I genuinely thought I’d be writing something lovely tonight.
The event was about belonging. I thought it might quieten the narrative in my bipolar brain for a couple of hours. I thought I’d leave feeling lighter than when I’d arrived.
Instead, I left through the back door.
On a day where I’d felt utterly unremarkable, quietly fading into nothingness, this felt like exactly the tonic I needed. I wanted to learn more about the community I now call home, hear people’s stories, understand what goes on around here and, if I was lucky, find out how I might become part of it.
If there’s one thing I believe, it’s that everybody has a story worth telling. That’s why I drag myself to these things, even when every fibre of my being would rather stay at home.

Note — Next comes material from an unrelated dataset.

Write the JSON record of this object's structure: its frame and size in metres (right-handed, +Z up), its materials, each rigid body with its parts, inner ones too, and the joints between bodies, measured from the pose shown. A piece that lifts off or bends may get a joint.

I spend a lot of time going to events on my own.
Not because I enjoy it. Mostly because if I waited for someone to come with me, I’d never go anywhere.
The strange thing about community events is that they’re brilliant at bringing communities together.
They’re not always very good at welcoming people who don’t already belong to one.
Nobody was rude.
Nobody told me to leave.
Nobody ignored me on purpose.
Everyone was simply talking to the people they already knew, catching up, laughing and picking conversations back up as though they’d only been paused yesterday. That’s completely normal.
The problem is that if you’re the person who walks through the door alone, it can feel like you’ve accidentally wandered into someone else’s family reunion.
I found myself doing what I always seem to do. Looking around the room, pretending to be interested in whatever was nearest while waiting for a conversation that never really presented itself.
Of course, the bipolar brain insisted it was all my fault. Apparently I should have walked into the room already clutching a glass of something, yarping and noping my way through exquisitely artistic conversations about absolutely nothing until somebody took the slightest bit of interest.
Whether any of that was true almost doesn’t matter. That’s the conversation I was having with myself.
Then the technical difficulties began.
For the first time all evening, I felt relieved.
They gave me an excuse.
I slipped quietly out through the back door.
The thing that upset me most wasn’t missing out on networking.
It was missing the stories.
There were photographs hanging on the walls that clearly meant something to someone. There were conversations I would have loved to hear. There were people whose experiences might have changed how I see the place I live.
I left before I heard any of them.
Walking home, I couldn’t help wondering whether we’ve got community events slightly backwards.
We spend months organising speakers, exhibitions, venues and refreshments. We think about what people will hear once they’re in the room.
We spend almost no time thinking about the first five minutes after someone walks through the door on their own.
Loneliness isn’t exactly a secret. We tell people to get out more, join clubs, attend events and find their community.
But nobody ever talks about what happens when they arrive.
Belonging isn’t something you discuss from a stage.
It’s something you practise at the door.